Provided material:
----------

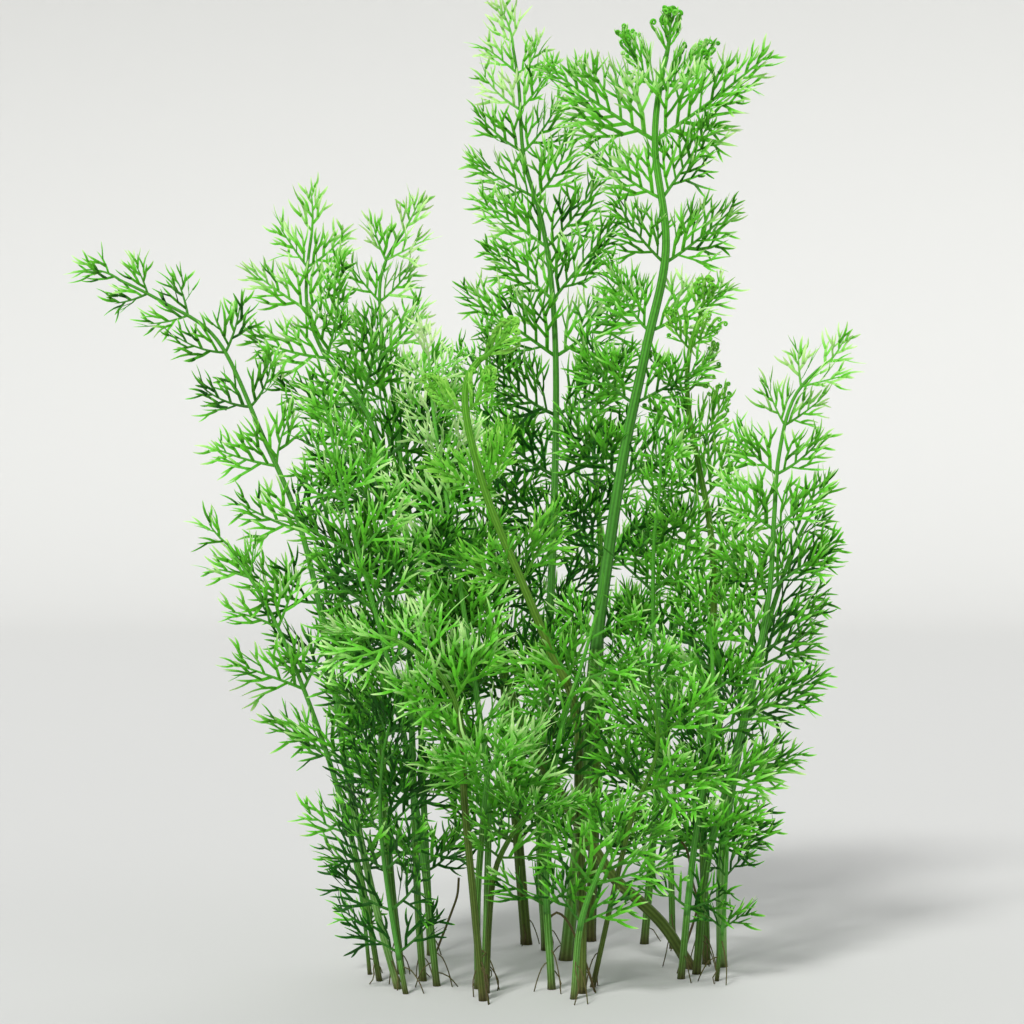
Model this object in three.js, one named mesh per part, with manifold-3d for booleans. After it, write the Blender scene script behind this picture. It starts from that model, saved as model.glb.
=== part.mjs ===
// A clump of water sprite, the feathery fern of the aquarium, cut off flat where it grew out of the ground.
// Each frond is a bare stipe and, above it, a blade: the rachis with its pinnae, the side leaflets. The
// lowest pinnae of the tallest fronds fork off as branches of their own.
// Millimetres, +Z up, seen from -Y. The origin is the middle of the tallest frond's cut, on the surface
// that the clump stands on.
import * as THREE from "three";
import { mergeVertices } from "three/addons/utils/BufferGeometryUtils.js";
import Module from "manifold-3d";

const wasm = await Module();
wasm.setup();

// Driving dimensions
const GAP = 0.35; // between one piece and the next
const STIPE_SIDES = 5;
const ROD_STEP = 28; // longest straight stretch of a stalk
const ROD_TURN = 10; // degrees that one stretch turns from the last at most
const CUT_SWELL = 1.25; // a stipe's cut end is this much thicker than the stipe
const STIPE_TAPER = 0.12; // share of its radius that a stalk would lose without leaf
const RACHIS_TIP = 0.45; // radius where the rachis ends
const RACHIS_TAPER = 1.3; // power of the taper from the first pinna to the tip
const ABOVE_FORK = 2.5; // bare rachis between the top of the stipe and the first pinna
const LAST_PINNA = 0.965; // where the end pinna grows, as a share of the frond's length
const CROWDING = 1.3; // power by which pinnae stand closer together towards the tip
const BASE_HALF = 1.1; // half the width of a pinna's foot on the rachis
const LEAN = { low: 62, high: 52 }; // degrees between a pinna and the rachis, lowest and topmost
const SWING = 36; // degrees that pinnae turn out of the frond's plane, either way
const SIZE = { first: 0.72, full: 0.25, lost: 0.68, wobble: 0.1 }; // pinna length along the frond
const END_PINNA = 0.42; // length of the one at the tip, as a share of the longest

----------

Your goal:
Please repeat the listing above in full and exactly.

Result for this task:
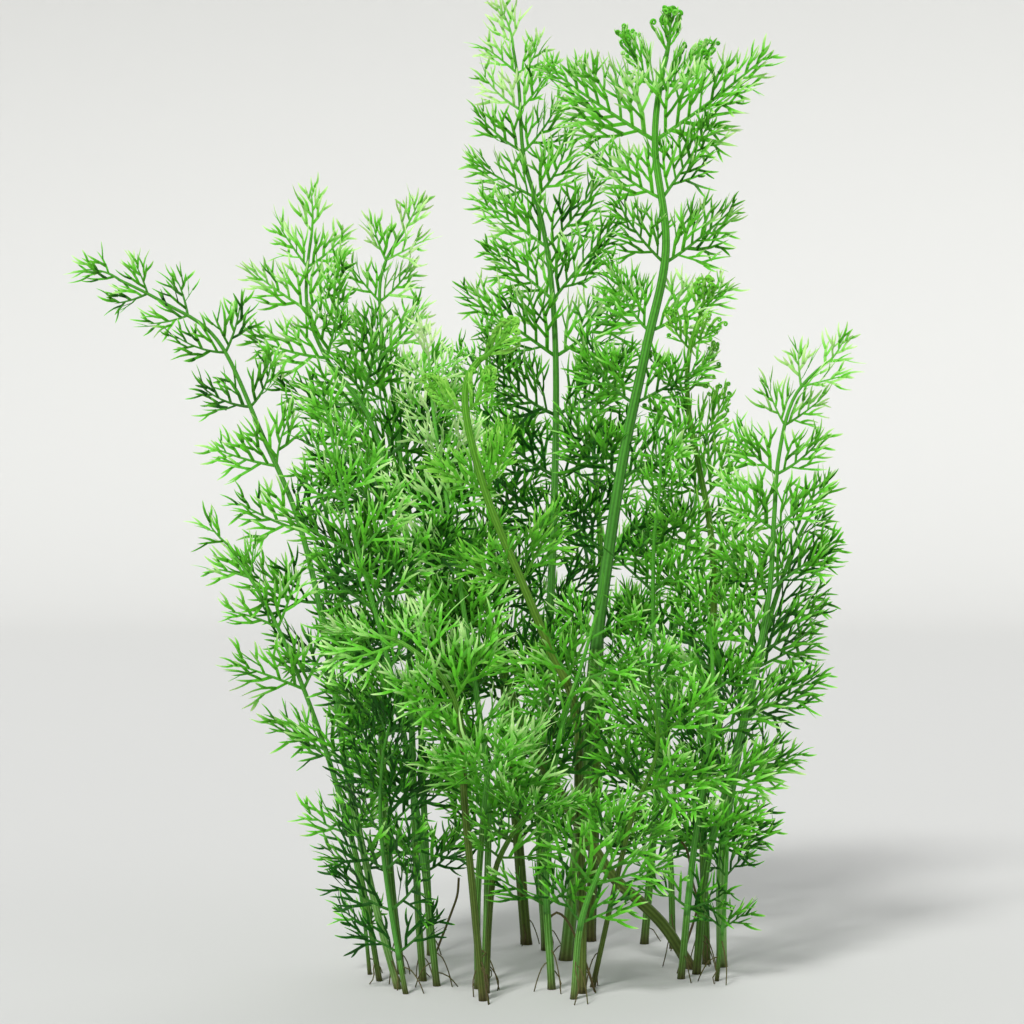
Model this object in three.js, one named mesh per part, with manifold-3d for booleans. After it, write the Blender scene script behind this picture. It starts from that model, saved as model.glb.
=== part.mjs ===
// A clump of water sprite, the feathery fern of the aquarium, cut off flat where it grew out of the ground.
// Each frond is a bare stipe and, above it, a blade: the rachis with its pinnae, the side leaflets. The
// lowest pinnae of the tallest fronds fork off as branches of their own.
// Millimetres, +Z up, seen from -Y. The origin is the middle of the tallest frond's cut, on the surface
// that the clump stands on.
import * as THREE from "three";
import { mergeVertices } from "three/addons/utils/BufferGeometryUtils.js";
import Module from "manifold-3d";

const wasm = await Module();
wasm.setup();

// Driving dimensions
const GAP = 0.35; // between one piece and the next
const STIPE_SIDES = 5;
const ROD_STEP = 28; // longest straight stretch of a stalk
const ROD_TURN = 10; // degrees that one stretch turns from the last at most
const CUT_SWELL = 1.25; // a stipe's cut end is this much thicker than the stipe
const STIPE_TAPER = 0.12; // share of its radius that a stalk would lose without leaf
const RACHIS_TIP = 0.45; // radius where the rachis ends
const RACHIS_TAPER = 1.3; // power of the taper from the first pinna to the tip
const ABOVE_FORK = 2.5; // bare rachis between the top of the stipe and the first pinna
const LAST_PINNA = 0.965; // where the end pinna grows, as a share of the frond's length
const CROWDING = 1.3; // power by which pinnae stand closer together towards the tip
const BASE_HALF = 1.1; // half the width of a pinna's foot on the rachis
const LEAN = { low: 62, high: 52 }; // degrees between a pinna and the rachis, lowest and topmost
const SWING = 36; // degrees that pinnae turn out of the frond's plane, either way
const SIZE = { first: 0.72, full: 0.25, lost: 0.68, wobble: 0.1 }; // pinna length along the frond
const END_PINNA = 0.42; // length of the one at the tip, as a share of the longest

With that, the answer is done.